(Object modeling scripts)

- - - - -

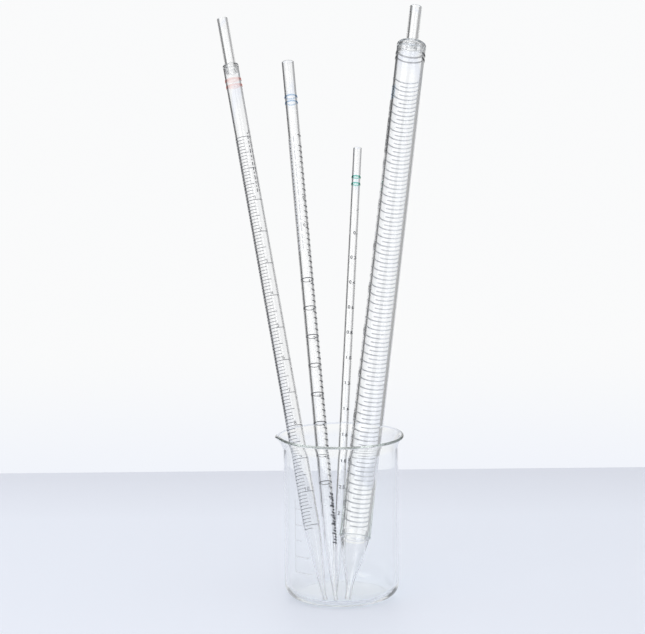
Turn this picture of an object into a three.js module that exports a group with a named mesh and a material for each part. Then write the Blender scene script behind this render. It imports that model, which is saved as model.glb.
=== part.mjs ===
// Pipette set: four serological pipettes (50, 10, 5 and 2 mL) leaning in a 250 mL beaker.
//
// Millimetres, +Z up. The origin is the centre of the beaker's flat underside. The front is -Y.
// Every pipette is built upright on its own axis, with its tip end at height 0, and is then
// leaned into the beaker by the group that carries it.

import * as THREE from 'three';

const DEGREE = Math.PI / 180;

// Gap kept where two pieces touch, and the thinner gap under the printed rings.
const REST_GAP = 0.3;
const PRINT_GAP = 0.05;
const PRINT_THICKNESS = 0.12;

const BEAKER = {
  segments: 56,
  outerRadius: 34,
  wall: 1.7,
  floor: 2.4,
  cornerRadius: 8,
  flareStart: 90,
  flareRadius: 8.15,
  flareAngle: 50 * DEGREE,
};

// The pouring spout is a shallow push outwards and down of the flared rim.
const SPOUT = {
  direction: 166 * DEGREE,
  halfWidth: 15 * DEGREE,
  reach: 2.6,
  dip: 1.8,
  bottom: 84,
  top: 97,
};

// Height at which the point where each pipette passes the rim is given.
const RIM_LEVEL = 90;

// Where each pipette stands: tip on the beaker floor, and its axis at RIM_LEVEL, both as [x, y].
// Outlines are [height along the pipette, radius] pairs.
const PIPETTES = {
  fifty: {
    segments: 40,
    tipAt: [2.95, -26.0],
    rimAt: [15.2, 15.35],
    length: 378.6,
    bodyRadius: 9.2,
    boreRadius: 7.7,
    bodyStart: 38.4,
    bodyEnd: 350.2,
    ringHeights: [342.7, 345.9],
    ringWidth: 1.0,
    ink: 0x15161a,
  },
  ten: {
    segments: 28,
    tipAt: [-9.95, -25.0],
    rimAt: [-25.65, 7.95],
    length: 363,
    bodyRadius: 4.88,
    boreRadius: 3.95,
    bodyEnd: 330.7,
    tipOuter: [[0, 1.45], [4, 1.5], [9.2, 1.7], [18.8, 2.65], [27, 3.4], [35, 4.15], [43, 4.65], [51, 4.88]],
    tipBore: [[0, 0.7], [5, 0.75], [11, 1.05], [20, 1.95], [28, 2.7], [36, 3.45], [44, 3.85], [51, 3.95]],
    ringHeights: [318.8, 322.7],
    ringWidth: 1.1,
    ink: 0xe2603c,
  },
  five: {
    segments: 24,
    tipAt: [-3.8, -26.5],
    rimAt: [-11.5, 24.1],
    length: 353,
    bodyRadius: 3.95,
    boreRadius: 2.94,
    bodyEnd: 353,
    tipOuter: [[0, 1.35], [4, 1.4], [9, 1.6], [18, 2.4], [27, 3.1], [34, 3.52], [44, 3.95]],
    tipBore: [[0, 0.65], [5, 0.7], [10, 0.95], [19, 1.7], [28, 2.4], [35, 2.78], [41, 2.94]],
    ringHeights: [324.2, 328.4],
    ringWidth: 1.0,
    ink: 0x2f74b8,
  },
  two: {
    segments: 20,
    tipAt: [-4.15, -19.8],
    rimAt: [1.75, 27.85],
    length: 288.3,
    bodyRadius: 2.72,
    boreRadius: 1.98,
    bodyEnd: 288.3,
    tipOuter: [[0, 1.1], [4, 1.15], [9, 1.3], [16, 1.8], [24, 2.35], [34, 2.72]],
    tipBore: [[0, 0.5], [5, 0.55], [10, 0.7], [17, 1.2], [25, 1.75], [31, 1.98]],
    ringHeights: [263.9, 268.6],
    ringWidth: 1.0,
    ink: 0x27a08a,
  },
};

// The welded cone tip of the 50 mL pipette. Its spigot goes up inside the body.
const FIFTY_TIP = {
  outer: [[0, 1.9], [4.3, 1.95], [8.9, 2.1], [13.9, 3.0], [19.5, 4.5], [24.8, 6.0], [31.5, 7.2], [37.1, 8.3]],
  bore: [[0, 1.0], [4.8, 1.05], [9.7, 1.25], [14.8, 2.1], [20.4, 3.6], [25.7, 5.0], [32.3, 6.2], [37.1, 6.75]],
  ledgeRadius: 8.6,
  ledgeBottom: 37.6,
  ledgeTop: 38.25,
  spigotRadius: 7.5,
  spigotBore: 6.75,
  spigotTop: 41.8,
};

// Mouthpieces: a narrow neck on a rounded shoulder, with a spigot down inside the body.
const FIFTY_MOUTH = {
  neckRadius: 3.85,
  neckBore: 2.55,
  shoulderTop: 354.2,
  shoulderRound: 2.2,
  spigotRadius: 7.5,
  spigotBore: 6.6,
  spigotBottom: 346.0,
};
const TEN_MOUTH = {
  neckRadius: 3.4,
  neckBore: 2.35,
  shoulderTop: 333.2,
  shoulderRound: 0.95,
  spigotRadius: 3.8,
  spigotBore: 3.1,
  spigotBottom: 327.0,
};

// Full-circle marks of the 5 mL scale, one every 0.5 mL up the body.
const FIVE_MARKS = { first: 73.0, step: 18.67, count: 12, width: 0.5 };

function arc(centreX, centreY, radius, from, to, steps) {
  const points = [];
  for (let i = 0; i <= steps; i += 1) {
    const angle = from + ((to - from) * i) / steps;
    points.push([centreX + radius * Math.cos(angle), centreY + radius * Math.sin(angle)]);
  }
  return points;
}

// A solid of revolution about +Z from [radius, height] points. With the points listed upwards
// along the outside, the faces point outwards.
function revolve(points, segments) {
  const profile = points.map(([radius, height]) => new THREE.Vector2(radius, height));
  const geometry = new THREE.LatheGeometry(profile, segments);
  geometry.rotateX(Math.PI / 2);
  return geometry;
}

// A hollow solid of revolution: up the outside, then down the inside and back to the start.
function revolveHollow(outside, inside, segments) {
  return revolve([...outside, ...inside, outside[0]], segments);
}

function swapPairs(pairs) {
  return pairs.map(([height, radius]) => [radius, height]);
}

function clearPlastic() {
  return new THREE.MeshStandardMaterial({ color: 0xf1f6f8, roughness: 0.08, transparent: true, opacity: 0.45 });
}

function labGlass() {
  return new THREE.MeshStandardMaterial({ color: 0xf3f7fb, roughness: 0.04, transparent: true, opacity: 0.35 });
}

function printInk(colour) {
  return new THREE.MeshStandardMaterial({ color: colour, roughness: 0.5 });
}

function piece(name, geometry, material) {
  const mesh = new THREE.Mesh(geometry, material);
  mesh.name = name;
  return mesh;
}

function smoothStep(value) {
  const t = Math.min(1, Math.max(0, value));
  return t * t * (3 - 2 * t);
}

function pushOutSpout(geometry) {
  const position = geometry.getAttribute('position');
  for (let i = 0; i < position.count; i += 1) {
    const x = position.getX(i);
    const y = position.getY(i);
    const z = position.getZ(i);
    const rise = smoothStep((z - SPOUT.bottom) / (SPOUT.top - SPOUT.bottom));
    if (rise > 0) {
      const turn = Math.atan2(y, x) - SPOUT.direction;
      const nearest = Math.atan2(Math.sin(turn), Math.cos(turn));
      const share = rise * Math.exp(-((nearest / SPOUT.halfWidth) ** 2));
      const stretch = 1 + (SPOUT.reach * share) / Math.hypot(x, y);
      position.setXYZ(i, x * stretch, y * stretch, z - SPOUT.dip * share);
    }
  }
}

function makeBeaker() {
  const outer = BEAKER.outerRadius;
  const inner = outer - BEAKER.wall;
  const corner = BEAKER.cornerRadius;
  const innerCorner = corner - BEAKER.wall;
  const flareCentre = outer + BEAKER.flareRadius;
  const flareEnd = Math.PI - BEAKER.flareAngle;
  const midFlare = BEAKER.flareRadius + BEAKER.wall / 2;
  const lipX = flareCentre + midFlare * Math.cos(flareEnd);
  const lipZ = BEAKER.flareStart + midFlare * Math.sin(flareEnd);
  const profile = [
    [0, 0],
    ...arc(outer - corner, corner, corner, -90 * DEGREE, 0, 6),
    ...arc(flareCentre, BEAKER.flareStart, BEAKER.flareRadius, Math.PI, flareEnd, 4),
    ...arc(lipX, lipZ, BEAKER.wall / 2, flareEnd - Math.PI, flareEnd, 5).slice(1, -1),
    ...arc(flareCentre, BEAKER.flareStart, BEAKER.flareRadius + BEAKER.wall, flareEnd, Math.PI, 4),
    ...arc(inner - innerCorner, BEAKER.floor + innerCorner, innerCorner, 0, -90 * DEGREE, 5),
    [0, BEAKER.floor],
  ];
  const geometry = revolve(profile, BEAKER.segments);
  pushOutSpout(geometry);
  return piece('beaker', geometry, labGlass());
}

// A thin printed ring round the body of a pipette.
function makeRing(name, pipette, height, width, colour) {
  const inside = pipette.bodyRadius + PRINT_GAP;
  const outside = inside + PRINT_THICKNESS;
  const low = height - width / 2;
  const high = height + width / 2;
  const geometry = revolveHollow([[outside, low], [outside, high]], [[inside, high], [inside, low]], pipette.segments);
  return piece(name, geometry, printInk(colour));
}

function makeColourRings(prefix, pipette) {
  return pipette.ringHeights.map((height, i) =>
    makeRing(`${prefix}_colour_ring_${i + 1}`, pipette, height, pipette.ringWidth, pipette.ink));
}

// A straight tube whose lower end is drawn down to a narrow tip.
function makeDrawnBarrel(name, pipette) {
  const outside = [...swapPairs(pipette.tipOuter), [pipette.bodyRadius, pipette.bodyEnd]];
  const inside = [[pipette.boreRadius, pipette.bodyEnd], ...swapPairs(pipette.tipBore).reverse()];
  return piece(name, revolveHollow(outside, inside, pipette.segments), clearPlastic());
}

function makeFiftyBarrel(pipette) {
  const outside = [[pipette.bodyRadius, pipette.bodyStart], [pipette.bodyRadius, pipette.bodyEnd]];
  const inside = [[pipette.boreRadius, pipette.bodyEnd], [pipette.boreRadius, pipette.bodyStart]];
  return piece('fifty_ml_barrel', revolveHollow(outside, inside, pipette.segments), clearPlastic());
}

function makeFiftyTip(pipette) {
  const tip = FIFTY_TIP;
  const outside = [
    ...swapPairs(tip.outer),
    [tip.ledgeRadius, tip.ledgeBottom],
    [tip.ledgeRadius, tip.ledgeTop],
    [tip.spigotRadius, tip.ledgeTop],
    [tip.spigotRadius, tip.spigotTop],
  ];
  const inside = [[tip.spigotBore, tip.spigotTop], ...swapPairs(tip.bore).reverse()];
  return piece('fifty_ml_tip', revolveHollow(outside, inside, pipette.segments), clearPlastic());
}

function makeMouthpiece(name, pipette, mouth) {
  const round = mouth.shoulderRound;
  const seat = pipette.bodyEnd + PRINT_GAP;
  const outside = [
    [mouth.spigotRadius, mouth.spigotBottom],
    [mouth.spigotRadius, seat],
    [pipette.bodyRadius, seat],
    ...arc(pipette.bodyRadius - round, mouth.shoulderTop - round, round, 0, 90 * DEGREE, 4),
    [mouth.neckRadius + 0.5, mouth.shoulderTop],
    [mouth.neckRadius, mouth.shoulderTop + 0.6],
    [mouth.neckRadius, pipette.length],
  ];
  const inside = [
    [mouth.neckBore, pipette.length],
    [mouth.neckBore, seat + 0.4],
    [mouth.spigotBore, seat - 0.6],
    [mouth.spigotBore, mouth.spigotBottom],
  ];
  return piece(name, revolveHollow(outside, inside, pipette.segments), clearPlastic());
}

function makeFiveMarks(pipette) {
  const marks = [];
  for (let i = 0; i < FIVE_MARKS.count; i += 1) {
    const height = FIVE_MARKS.first + FIVE_MARKS.step * i;
    const name = `five_ml_scale_ring_${String(i + 1).padStart(2, '0')}`;
    marks.push(makeRing(name, pipette, height, FIVE_MARKS.width, 0x2a2d33));
  }
  return marks;
}

// Leans an upright pipette so that its tip rests on the floor and its side on the rim.
function standInBeaker(name, pipette, tipRadius, pieces) {
  const [tipX, tipY] = pipette.tipAt;
  const [rimX, rimY] = pipette.rimAt;
  const direction = new THREE.Vector3(rimX - tipX, rimY - tipY, RIM_LEVEL - BEAKER.floor).normalize();
  const lean = Math.acos(direction.z);
  const group = new THREE.Group();
  group.name = name;
  group.add(...pieces);
  group.position.set(tipX, tipY, BEAKER.floor + REST_GAP + tipRadius * Math.sin(lean));
  group.quaternion.setFromUnitVectors(new THREE.Vector3(0, 0, 1), direction);
  return group;
}

function makeFifty() {
  const pipette = PIPETTES.fifty;
  return standInBeaker('fifty_ml', pipette, FIFTY_TIP.outer[0][1], [
    makeFiftyBarrel(pipette),
    makeFiftyTip(pipette),
    makeMouthpiece('fifty_ml_mouthpiece', pipette, FIFTY_MOUTH),
    ...makeColourRings('fifty_ml', pipette),
  ]);
}

function makeTen() {
  const pipette = PIPETTES.ten;
  return standInBeaker('ten_ml', pipette, pipette.tipOuter[0][1], [
    makeDrawnBarrel('ten_ml_barrel', pipette),
    makeMouthpiece('ten_ml_mouthpiece', pipette, TEN_MOUTH),
    ...makeColourRings('ten_ml', pipette),
  ]);
}

function makeFive() {
  const pipette = PIPETTES.five;
  return standInBeaker('five_ml', pipette, pipette.tipOuter[0][1], [
    makeDrawnBarrel('five_ml_barrel', pipette),
    ...makeColourRings('five_ml', pipette),
    ...makeFiveMarks(pipette),
  ]);
}

function makeTwo() {
  const pipette = PIPETTES.two;
  return standInBeaker('two_ml', pipette, pipette.tipOuter[0][1], [
    makeDrawnBarrel('two_ml_barrel', pipette),
    ...makeColourRings('two_ml', pipette),
  ]);
}

const pipetteSet = new THREE.Group();
pipetteSet.name = 'pipette_set';
pipetteSet.add(makeBeaker(), makeFifty(), makeTen(), makeFive(), makeTwo());
pipetteSet.updateMatrixWorld(true);

export default pipetteSet;
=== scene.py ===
"""Pipette set: four clear serological pipettes leaning in a low glass beaker.

Metres, +Z up, origin at the centre of the beaker's underside, front towards -Y. Sizes below are
in millimetres and repeat those of the CAD part. Each pipette is built upright in its own local
frame: +Z runs up its axis from the tip end, and -Y is the side that faces the front.
"""

import math

import bmesh
import bpy
from mathutils import Matrix, Vector


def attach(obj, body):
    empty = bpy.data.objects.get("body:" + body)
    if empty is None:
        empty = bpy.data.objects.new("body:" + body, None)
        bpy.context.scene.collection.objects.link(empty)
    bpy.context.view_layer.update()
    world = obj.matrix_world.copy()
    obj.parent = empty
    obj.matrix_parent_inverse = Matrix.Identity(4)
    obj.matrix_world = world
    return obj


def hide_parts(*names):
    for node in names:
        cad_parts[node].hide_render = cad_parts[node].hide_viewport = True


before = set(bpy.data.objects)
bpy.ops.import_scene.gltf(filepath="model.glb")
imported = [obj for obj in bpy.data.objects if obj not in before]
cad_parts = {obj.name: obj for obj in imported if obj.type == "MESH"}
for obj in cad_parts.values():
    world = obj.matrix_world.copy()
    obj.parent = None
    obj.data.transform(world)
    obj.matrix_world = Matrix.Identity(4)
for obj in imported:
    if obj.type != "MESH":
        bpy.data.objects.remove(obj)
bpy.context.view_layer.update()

MM = 0.001
TAU = 2 * math.pi

# ---------------------------------------------------------------- sizes, in millimetres

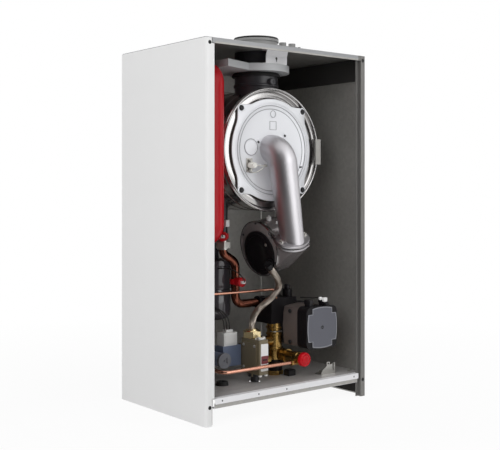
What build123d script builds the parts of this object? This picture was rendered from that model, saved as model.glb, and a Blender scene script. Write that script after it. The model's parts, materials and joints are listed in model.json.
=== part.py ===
from build123d import *

import os
from math import cos, radians, sin

# Wall-hung condensing gas boiler, shown without its front cover and control box.
# Sizes are in millimetres. X runs to the right as seen from the front, Y runs into the boiler
# and Z runs up. The origin lies under the middle of the casing, level with its lower edges.

# Casing
CASE_WIDTH = 450.0
CASE_DEPTH = 315.0
HEADROOM = 215.0
SHEET = 1.2
CORNER_RADIUS = 7.0
FRONT_FLANGE = 16.0
HEM_DEPTH = 10.0
HEM_WIDTH = 7.5
REAR_FLANGE = 14.0
BEND = 1.6
TOP_LIP = 11.0
TRAY_HEIGHT = 52.0
TRAY_SKIRT = 14.0
RAIL_HEIGHT = 20.0
RAIL_STEP = 4.0
RAIL_HOLE_INSET = (41.5, 38.5)
RAIL_HOLE_MIDDLE = (-89.5, -13.5)
RAIL_HOLE_RADIUS = 1.8
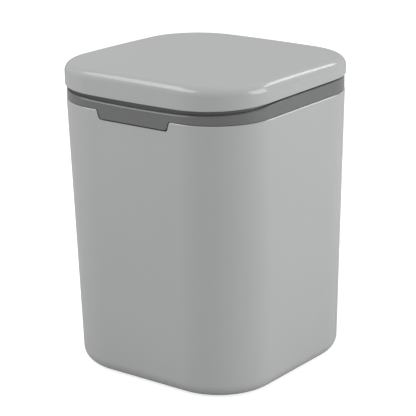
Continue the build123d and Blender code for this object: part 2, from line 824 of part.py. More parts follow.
pads = pad_places()
nodes = {
    "bucket": bucket_shell(),
    "foot_pad_front_left": foot_pad(*pads[0]),
    "foot_pad_front_right": foot_pad(*pads[1]),
    "foot_pad_rear_left": foot_pad(*pads[2]),
    "foot_pad_rear_right": foot_pad(*pads[3]),
    "collar": collar_ring(),
    "hinge_pin": hinge_pin(),
    "lid_spring": lid_spring(),
    "latch_housing": catch_case(),
    "latch_cap": catch_cap(),
    "latch_screws": catch_screws(),
    "latch_plunger": catch_plunger(),
    "latch_spring": catch_spring(),
    "latch_track_pin": track_pin(),
    "latch_jaw_left": catch_jaw(-1),
    "latch_jaw_right": catch_jaw(1),
    "jaw_pins": jaw_pins(),
    "lid_shell": lid_shell(),
    "lid_liner": lid_liner(),
    "liner_screws": liner_screws(),
    "lid_seal": lid_seal(),
    "lid_striker": lid_striker(),
    "striker_screws": striker_screws(),
}

os.makedirs("parts", exist_ok=True)
for name, shape in nodes.items():
    export_step(as_solids(shape), f"parts/{name}.step")
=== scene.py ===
from math import cos, pi, radians, sin, sqrt

import bmesh
import bpy
from mathutils import Matrix, Vector


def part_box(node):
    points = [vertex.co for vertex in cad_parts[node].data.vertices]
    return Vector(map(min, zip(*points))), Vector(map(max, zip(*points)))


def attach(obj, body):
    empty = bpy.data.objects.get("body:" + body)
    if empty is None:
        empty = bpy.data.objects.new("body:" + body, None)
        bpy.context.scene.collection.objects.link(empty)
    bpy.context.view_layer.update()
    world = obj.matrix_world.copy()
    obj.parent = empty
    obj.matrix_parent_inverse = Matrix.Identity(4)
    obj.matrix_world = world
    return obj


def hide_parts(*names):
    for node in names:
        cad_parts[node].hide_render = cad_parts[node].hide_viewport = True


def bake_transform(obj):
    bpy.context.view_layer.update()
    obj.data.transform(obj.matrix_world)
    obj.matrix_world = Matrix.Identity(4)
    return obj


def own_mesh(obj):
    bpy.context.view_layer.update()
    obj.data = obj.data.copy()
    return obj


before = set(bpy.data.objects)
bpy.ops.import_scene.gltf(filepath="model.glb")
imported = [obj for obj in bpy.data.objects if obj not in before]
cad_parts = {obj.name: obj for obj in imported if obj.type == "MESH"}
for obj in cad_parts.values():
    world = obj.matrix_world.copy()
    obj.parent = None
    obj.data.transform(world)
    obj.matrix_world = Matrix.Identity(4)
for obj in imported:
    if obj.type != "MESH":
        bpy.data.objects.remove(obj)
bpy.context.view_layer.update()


# Camera: a long lens from the front right, looking down by 18 degrees and rolled by one. Its angles,
# distance and lens come from fitting the bin's own edges to the photograph.
camera_turn = radians(37.55)
camera_rise = radians(18.0)
camera_roll = radians(-1.04)
camera_distance = 1.1539
camera_aim = Vector((0, 0, 0.08925))
towards_camera = Vector((
    sin(camera_turn) * cos(camera_rise), -cos(camera_turn) * cos(camera_rise), sin(camera_rise),
))
level_right = Vector((cos(camera_turn), sin(camera_turn), 0))
level_up = towards_camera.cross(level_right)
view_right = cos(camera_roll) * level_right + sin(camera_roll) * level_up
view_up = cos(camera_roll) * level_up - sin(camera_roll) * level_right

camera_data = bpy.data.cameras.new("camera")
camera_data.lens = 152.15
camera_data.sensor_width = 36
camera_data.shift_x = -0.0023
camera_data.shift_y = 0.0360
camera = bpy.data.objects.new("camera", camera_data)
bpy.context.scene.collection.objects.link(camera)
facing = Matrix((view_right, view_up, towards_camera)).transposed()
camera.matrix_world = Matrix.Translation(camera_aim + camera_distance * towards_camera) @ facing.to_4x4()
bpy.context.scene.camera = camera
bpy.context.scene.view_settings.view_transform = "Standard"


# Studio: a pale room with four softboxes round a pale table. Two light the faces from beyond the near
# corner, so that corner is a little darker, and two draw the bright lines on the edges. The camera sees
# the room and the table brighter than they light the bin.
softbox_distance = 1.5


def softbox(name, direction, width, height, power):
    """Area lamp in the given direction from the bin, turned to it."""
    lamp_data = bpy.data.lights.new(name, "AREA")
    lamp_data.shape = "RECTANGLE"
    lamp_data.size = width
    lamp_data.size_y = height
    lamp_data.energy = power
    lamp = bpy.data.objects.new(name, lamp_data)
    bpy.context.scene.collection.objects.link(lamp)
    direction = Vector(direction).normalized()
    turned = direction.to_track_quat("Z", "Y").to_matrix().to_4x4()
    lamp.matrix_world = Matrix.Translation(camera_aim + softbox_distance * direction) @ turned


softbox("softbox_front", (-0.40, -0.80, 0.85), width=0.9, height=0.6, power=7.4)
softbox("softbox_side", (1.00, 0.40, 0.28), width=0.9, height=0.9, power=10.9)
softbox("softbox_rear", (0.31, 0.75, 0.60), width=0.8, height=0.25, power=3.0)
softbox("softbox_left", (-0.58, -0.31, 0.754), width=0.55, height=0.55, power=2.9)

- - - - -

§ **Task brief**: Give back, verbatim, the lines from the top of the entries above through the line containing "const RIM_LEVEL = 90;".

§ **Response to the exercise**:
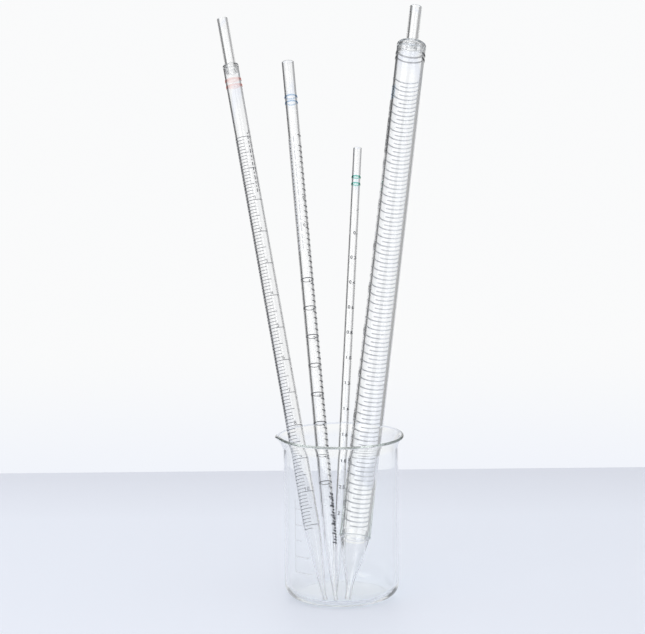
Turn this picture of an object into a three.js module that exports a group with a named mesh and a material for each part. Then write the Blender scene script behind this render. It imports that model, which is saved as model.glb.
=== part.mjs ===
// Pipette set: four serological pipettes (50, 10, 5 and 2 mL) leaning in a 250 mL beaker.
//
// Millimetres, +Z up. The origin is the centre of the beaker's flat underside. The front is -Y.
// Every pipette is built upright on its own axis, with its tip end at height 0, and is then
// leaned into the beaker by the group that carries it.

import * as THREE from 'three';

const DEGREE = Math.PI / 180;

// Gap kept where two pieces touch, and the thinner gap under the printed rings.
const REST_GAP = 0.3;
const PRINT_GAP = 0.05;
const PRINT_THICKNESS = 0.12;

const BEAKER = {
  segments: 56,
  outerRadius: 34,
  wall: 1.7,
  floor: 2.4,
  cornerRadius: 8,
  flareStart: 90,
  flareRadius: 8.15,
  flareAngle: 50 * DEGREE,
};

// The pouring spout is a shallow push outwards and down of the flared rim.
const SPOUT = {
  direction: 166 * DEGREE,
  halfWidth: 15 * DEGREE,
  reach: 2.6,
  dip: 1.8,
  bottom: 84,
  top: 97,
};

// Height at which the point where each pipette passes the rim is given.
const RIM_LEVEL = 90;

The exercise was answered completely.